PERGUNTA: Seu pai, além de engenheiro de grande capacidade, foi intelectual com pensamento independente, sempre surpreendente, e superior domínio da expressão verbal. A nosso ver, avesso aos cerebralismo gratuitos, preferiu artistas da cor, com produção numerosa, pois entendia que o verdadeiro artista tem necessidade de criar: Volpi, José Antonio da Silva, Pancetti. Reconheceu a arte do equatoriano Oswaldo Guayasamín antes que ele se tornasse mundialmente famoso como pintor latino-americano. Qual o papel de seu pai em seu interesse e conhecimento em artes ?
RESPOSTA:
Ninguém convive por meio século com Marco Antonio Mastrobuono impunemente. Impossível.
Levando-me pela mão, desde a mais tenra infância, fez-me presenciar infindáveis conversas e reflexões. Nunca se fez rodear por medíocres, sobre os quais pudesse ter algum controle ou ascendência. Dizia que isso era conduta de covardes e inseguros. Conviveu com gênios, com gigantes. Não só nas artes. Extraindo todo o conhecimento possível. 
Minha prudência sempre esbarrava em seu arrojo. Como muito bom enxadrista que era, ralhava comigo repetindo incontáveis vezes, até os últimos dias: “Deixe de jogar com as pretas! Pense com as brancas!”.
Foi alfabetizado, simultaneamente, em francês. Ainda bem pequenininho, meu avô lia para ele, todo santo dia, alguma das fábulas de La Fontaine. Depois, os dois discutiam seu conteúdo e significado. Tudo naquela língua. Meu pai desenvolveu um humor refinado e certo apego por imagens poéticas.
O que dizer do convívio com pessoas como Alfredo Volpi, Theon Spanudis e Oscar Niemeyer? Para mim era puro fascínio. Inebriante. Na casa de minha infância, era comum encontrar ainda Willys de Castro, Hércules Barsotti e tantos outros. Domingos Giobbi foi até passar uma temporada conosco, quando residíamos no Perú. Ladi Biezus é meu padrinho de Batismo e de Crisma de meu irmão, duplamente compadre de meu pai.
Minha casa, embora muito concorrida, não era o único cenário para esses intensos “cafés filosóficos” sobre arte e cultura. Sábado era dia obrigatório de visita ao ateliê de Volpi. Todos lá novamente.
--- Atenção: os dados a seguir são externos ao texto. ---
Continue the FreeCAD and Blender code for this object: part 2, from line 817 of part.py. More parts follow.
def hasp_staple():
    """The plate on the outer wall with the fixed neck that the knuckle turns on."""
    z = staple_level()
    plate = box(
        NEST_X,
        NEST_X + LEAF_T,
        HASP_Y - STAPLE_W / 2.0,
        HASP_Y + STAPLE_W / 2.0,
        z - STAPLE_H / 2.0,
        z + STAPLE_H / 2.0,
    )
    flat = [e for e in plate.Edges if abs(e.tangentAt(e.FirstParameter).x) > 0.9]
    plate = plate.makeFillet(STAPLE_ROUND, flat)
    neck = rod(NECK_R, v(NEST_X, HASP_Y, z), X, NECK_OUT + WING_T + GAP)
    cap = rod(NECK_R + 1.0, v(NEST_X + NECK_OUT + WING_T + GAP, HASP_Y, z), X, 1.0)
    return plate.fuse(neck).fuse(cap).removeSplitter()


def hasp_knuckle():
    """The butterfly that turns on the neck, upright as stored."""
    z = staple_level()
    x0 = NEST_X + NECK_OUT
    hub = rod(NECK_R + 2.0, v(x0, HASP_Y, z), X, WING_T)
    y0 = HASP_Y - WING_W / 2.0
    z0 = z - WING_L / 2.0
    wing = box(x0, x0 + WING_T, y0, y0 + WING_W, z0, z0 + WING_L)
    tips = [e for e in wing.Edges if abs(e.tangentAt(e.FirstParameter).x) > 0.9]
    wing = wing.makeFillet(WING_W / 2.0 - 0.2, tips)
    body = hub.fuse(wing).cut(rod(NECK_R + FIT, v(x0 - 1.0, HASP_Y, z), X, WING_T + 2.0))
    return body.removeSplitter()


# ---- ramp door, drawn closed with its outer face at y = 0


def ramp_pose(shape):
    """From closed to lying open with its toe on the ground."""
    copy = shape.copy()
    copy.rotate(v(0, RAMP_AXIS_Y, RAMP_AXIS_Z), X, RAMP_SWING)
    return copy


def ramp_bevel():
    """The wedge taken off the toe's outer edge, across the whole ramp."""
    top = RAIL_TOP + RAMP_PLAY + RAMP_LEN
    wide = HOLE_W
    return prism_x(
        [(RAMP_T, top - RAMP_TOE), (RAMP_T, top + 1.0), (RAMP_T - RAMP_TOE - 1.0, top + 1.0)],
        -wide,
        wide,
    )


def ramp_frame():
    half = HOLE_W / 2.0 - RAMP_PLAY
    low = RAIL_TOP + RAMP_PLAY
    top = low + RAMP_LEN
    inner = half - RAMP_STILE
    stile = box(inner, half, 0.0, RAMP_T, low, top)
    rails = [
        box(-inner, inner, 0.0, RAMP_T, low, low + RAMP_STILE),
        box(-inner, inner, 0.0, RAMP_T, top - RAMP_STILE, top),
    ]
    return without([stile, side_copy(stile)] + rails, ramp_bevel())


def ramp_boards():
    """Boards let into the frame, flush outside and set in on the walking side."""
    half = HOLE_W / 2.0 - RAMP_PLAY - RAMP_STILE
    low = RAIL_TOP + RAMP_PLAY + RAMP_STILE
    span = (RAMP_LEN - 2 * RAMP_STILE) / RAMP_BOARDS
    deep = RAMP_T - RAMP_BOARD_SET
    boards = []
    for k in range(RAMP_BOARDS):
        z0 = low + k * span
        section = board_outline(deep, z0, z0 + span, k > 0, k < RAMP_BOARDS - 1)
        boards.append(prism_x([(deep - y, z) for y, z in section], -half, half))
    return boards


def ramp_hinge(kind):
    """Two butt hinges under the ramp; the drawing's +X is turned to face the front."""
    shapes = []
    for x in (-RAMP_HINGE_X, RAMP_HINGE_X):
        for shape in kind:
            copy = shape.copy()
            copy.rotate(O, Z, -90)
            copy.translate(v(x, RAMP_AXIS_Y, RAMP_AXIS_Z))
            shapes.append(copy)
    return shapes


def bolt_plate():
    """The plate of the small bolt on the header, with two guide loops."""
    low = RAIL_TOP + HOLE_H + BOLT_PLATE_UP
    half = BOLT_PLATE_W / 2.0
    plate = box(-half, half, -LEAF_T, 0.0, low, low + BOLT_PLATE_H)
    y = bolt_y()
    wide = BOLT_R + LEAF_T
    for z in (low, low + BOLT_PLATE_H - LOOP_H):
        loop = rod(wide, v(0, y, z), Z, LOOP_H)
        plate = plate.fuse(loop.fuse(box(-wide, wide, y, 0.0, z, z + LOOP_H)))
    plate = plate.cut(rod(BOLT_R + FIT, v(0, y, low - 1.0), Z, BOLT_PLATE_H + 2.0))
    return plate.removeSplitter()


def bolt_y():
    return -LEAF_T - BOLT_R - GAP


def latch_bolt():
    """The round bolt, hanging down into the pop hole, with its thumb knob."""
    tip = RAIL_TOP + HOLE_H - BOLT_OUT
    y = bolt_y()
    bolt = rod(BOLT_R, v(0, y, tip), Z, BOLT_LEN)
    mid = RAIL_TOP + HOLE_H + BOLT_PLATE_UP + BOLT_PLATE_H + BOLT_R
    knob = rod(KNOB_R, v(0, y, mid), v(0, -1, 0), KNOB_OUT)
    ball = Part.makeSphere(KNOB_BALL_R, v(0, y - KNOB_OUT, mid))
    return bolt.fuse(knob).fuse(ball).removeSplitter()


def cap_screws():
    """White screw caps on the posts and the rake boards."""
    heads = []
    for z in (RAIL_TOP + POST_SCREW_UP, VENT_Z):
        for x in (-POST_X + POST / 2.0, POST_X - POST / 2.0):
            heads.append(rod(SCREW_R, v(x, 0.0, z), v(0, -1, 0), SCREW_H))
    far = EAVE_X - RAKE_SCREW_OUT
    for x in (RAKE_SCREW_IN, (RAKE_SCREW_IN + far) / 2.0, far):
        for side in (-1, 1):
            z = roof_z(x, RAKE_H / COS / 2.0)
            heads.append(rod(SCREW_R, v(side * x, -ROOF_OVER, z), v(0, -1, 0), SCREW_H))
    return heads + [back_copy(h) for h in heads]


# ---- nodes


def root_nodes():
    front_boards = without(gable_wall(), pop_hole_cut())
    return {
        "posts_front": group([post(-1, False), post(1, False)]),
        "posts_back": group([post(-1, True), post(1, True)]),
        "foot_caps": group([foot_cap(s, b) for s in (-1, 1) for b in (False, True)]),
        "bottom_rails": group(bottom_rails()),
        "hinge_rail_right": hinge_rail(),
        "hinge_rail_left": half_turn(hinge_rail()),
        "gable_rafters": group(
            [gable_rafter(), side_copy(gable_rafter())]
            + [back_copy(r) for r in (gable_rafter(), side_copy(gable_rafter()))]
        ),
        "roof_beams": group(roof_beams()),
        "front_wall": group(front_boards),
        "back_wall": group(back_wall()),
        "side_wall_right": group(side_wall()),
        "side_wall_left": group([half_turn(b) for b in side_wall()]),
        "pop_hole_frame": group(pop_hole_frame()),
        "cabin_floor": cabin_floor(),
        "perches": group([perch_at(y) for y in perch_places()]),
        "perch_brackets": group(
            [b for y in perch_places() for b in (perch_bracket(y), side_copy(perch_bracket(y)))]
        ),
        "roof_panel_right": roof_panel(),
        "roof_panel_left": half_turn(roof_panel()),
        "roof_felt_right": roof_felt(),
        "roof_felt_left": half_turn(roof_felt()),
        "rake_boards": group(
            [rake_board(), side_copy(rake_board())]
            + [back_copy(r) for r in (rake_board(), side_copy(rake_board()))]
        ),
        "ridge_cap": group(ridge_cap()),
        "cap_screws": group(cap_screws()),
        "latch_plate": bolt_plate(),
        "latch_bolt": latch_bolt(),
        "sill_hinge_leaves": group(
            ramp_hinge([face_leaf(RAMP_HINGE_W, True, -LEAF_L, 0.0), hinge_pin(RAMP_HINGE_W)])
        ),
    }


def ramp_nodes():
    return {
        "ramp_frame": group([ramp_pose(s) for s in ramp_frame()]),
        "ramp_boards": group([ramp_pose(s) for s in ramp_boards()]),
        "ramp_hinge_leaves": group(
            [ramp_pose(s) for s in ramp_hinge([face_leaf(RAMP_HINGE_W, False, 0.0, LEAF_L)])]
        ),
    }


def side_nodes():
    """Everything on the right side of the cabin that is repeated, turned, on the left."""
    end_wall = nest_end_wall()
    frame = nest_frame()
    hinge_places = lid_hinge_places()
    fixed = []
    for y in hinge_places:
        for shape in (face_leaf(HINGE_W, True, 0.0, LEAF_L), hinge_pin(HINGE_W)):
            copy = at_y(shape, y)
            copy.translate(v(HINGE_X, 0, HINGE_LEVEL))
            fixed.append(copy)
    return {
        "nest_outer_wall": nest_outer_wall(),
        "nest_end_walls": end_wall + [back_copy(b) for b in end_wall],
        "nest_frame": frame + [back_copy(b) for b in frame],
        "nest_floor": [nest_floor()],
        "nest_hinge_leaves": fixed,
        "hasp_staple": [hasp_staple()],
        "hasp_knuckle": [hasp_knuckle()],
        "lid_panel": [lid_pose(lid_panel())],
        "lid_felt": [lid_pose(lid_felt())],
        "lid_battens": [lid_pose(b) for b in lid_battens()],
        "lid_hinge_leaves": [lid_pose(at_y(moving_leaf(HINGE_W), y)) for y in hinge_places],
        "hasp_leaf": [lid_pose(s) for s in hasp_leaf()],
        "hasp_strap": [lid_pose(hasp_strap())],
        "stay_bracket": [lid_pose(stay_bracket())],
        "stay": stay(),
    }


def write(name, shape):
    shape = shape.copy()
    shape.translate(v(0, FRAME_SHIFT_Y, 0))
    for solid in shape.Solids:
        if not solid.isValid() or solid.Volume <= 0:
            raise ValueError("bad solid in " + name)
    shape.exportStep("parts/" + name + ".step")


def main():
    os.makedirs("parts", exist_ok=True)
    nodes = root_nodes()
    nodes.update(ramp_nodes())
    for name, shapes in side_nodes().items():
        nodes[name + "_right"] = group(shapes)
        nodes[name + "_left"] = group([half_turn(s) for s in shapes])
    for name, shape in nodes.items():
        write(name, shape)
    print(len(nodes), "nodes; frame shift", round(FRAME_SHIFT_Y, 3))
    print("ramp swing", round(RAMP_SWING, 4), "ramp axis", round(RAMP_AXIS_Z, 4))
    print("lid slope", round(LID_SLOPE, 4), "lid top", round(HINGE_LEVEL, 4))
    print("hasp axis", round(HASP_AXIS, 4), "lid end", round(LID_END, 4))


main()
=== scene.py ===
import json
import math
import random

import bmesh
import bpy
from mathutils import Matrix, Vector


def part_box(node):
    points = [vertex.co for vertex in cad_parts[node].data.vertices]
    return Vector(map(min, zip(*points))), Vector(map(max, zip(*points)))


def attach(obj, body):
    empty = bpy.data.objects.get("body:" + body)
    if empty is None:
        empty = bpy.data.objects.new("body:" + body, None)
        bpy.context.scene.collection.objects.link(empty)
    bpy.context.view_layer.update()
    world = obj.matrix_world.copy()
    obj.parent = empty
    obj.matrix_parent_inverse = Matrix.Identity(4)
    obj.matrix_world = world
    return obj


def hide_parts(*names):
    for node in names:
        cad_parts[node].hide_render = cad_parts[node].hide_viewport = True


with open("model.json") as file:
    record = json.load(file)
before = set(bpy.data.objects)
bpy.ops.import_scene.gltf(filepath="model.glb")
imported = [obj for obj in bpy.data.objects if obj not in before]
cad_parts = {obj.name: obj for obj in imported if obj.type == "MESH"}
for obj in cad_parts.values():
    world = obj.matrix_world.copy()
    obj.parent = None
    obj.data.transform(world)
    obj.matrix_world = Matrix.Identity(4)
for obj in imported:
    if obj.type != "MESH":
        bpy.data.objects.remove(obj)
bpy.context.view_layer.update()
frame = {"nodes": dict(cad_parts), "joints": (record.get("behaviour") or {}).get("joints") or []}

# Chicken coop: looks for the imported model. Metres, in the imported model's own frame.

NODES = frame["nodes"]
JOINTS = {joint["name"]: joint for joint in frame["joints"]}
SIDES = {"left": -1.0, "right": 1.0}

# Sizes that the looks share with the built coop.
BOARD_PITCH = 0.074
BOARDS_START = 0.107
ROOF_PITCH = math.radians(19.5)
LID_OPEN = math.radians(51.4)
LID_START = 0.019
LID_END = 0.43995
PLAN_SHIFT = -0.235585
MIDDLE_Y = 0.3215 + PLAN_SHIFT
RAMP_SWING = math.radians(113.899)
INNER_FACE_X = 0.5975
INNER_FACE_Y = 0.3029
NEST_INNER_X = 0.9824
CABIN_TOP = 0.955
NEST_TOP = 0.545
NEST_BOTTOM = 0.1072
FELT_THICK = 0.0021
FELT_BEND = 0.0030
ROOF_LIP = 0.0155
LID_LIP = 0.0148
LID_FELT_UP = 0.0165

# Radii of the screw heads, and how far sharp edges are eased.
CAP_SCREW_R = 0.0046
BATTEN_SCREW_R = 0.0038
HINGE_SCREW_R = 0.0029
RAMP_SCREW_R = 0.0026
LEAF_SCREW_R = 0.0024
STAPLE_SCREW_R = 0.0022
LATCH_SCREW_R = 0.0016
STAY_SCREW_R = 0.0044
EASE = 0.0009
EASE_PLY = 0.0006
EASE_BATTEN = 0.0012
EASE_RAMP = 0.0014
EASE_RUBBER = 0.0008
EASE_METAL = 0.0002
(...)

Ladi, por exemplo, almoçava conosco aos Domingos, quase religiosamente. 
Por tudo isso, não sou capaz de traduzir, de modo honesto, a quantidade de horas de conversas que presenciei.
Ao logo de toda uma vida, quando algum marchand nos visitava, especialmente quando trazia um Volpi em suas mãos, meu pai mandava me chamar e ficava calado. Prestava muitíssima atenção de como eu manuseava o quadro, na expetativa de que eu me lembrasse de primeiro analisar o verso da obra, ver como a tela era fixada (se com grampos ou por tachinhas), sem ter ainda olhado sua parte frontal. Gostava e sorria, quando eu passava a mão sobre a pintura, para reconhecer a inconfundível textura da têmpera. Dizia que eu havia sido alfabetizado em Volpi e que seria eu a falar de que época era tal pintura, cobrando o porquê de minhas conclusões. Caso não fosse autêntico, quais as inconsistências. Não é difícil imaginar, quantas e quantas vezes, fiquei constr angido. 
Meu pai era todo humano. Apaixonado por Tango, sabia inúmeros de cor, com diversos livros de letras das músicas em sua biblioteca. Lia metros cúbicos. Foi poeta, sendo que estamos agora compilando e trabalhando na publicação de suas obras.
O papel de meu pai no meu interesse por arte é, irrefutavelmente, direto. Muito daquilo que penso, são reminiscências. Já outras coisas, sequer são meras recordações fragmentadas. Alguns conceitos e reflexões ficaram gravados, de modo indelével. É como se eu o tivesse engolido e ele continuasse falando dentro de mim.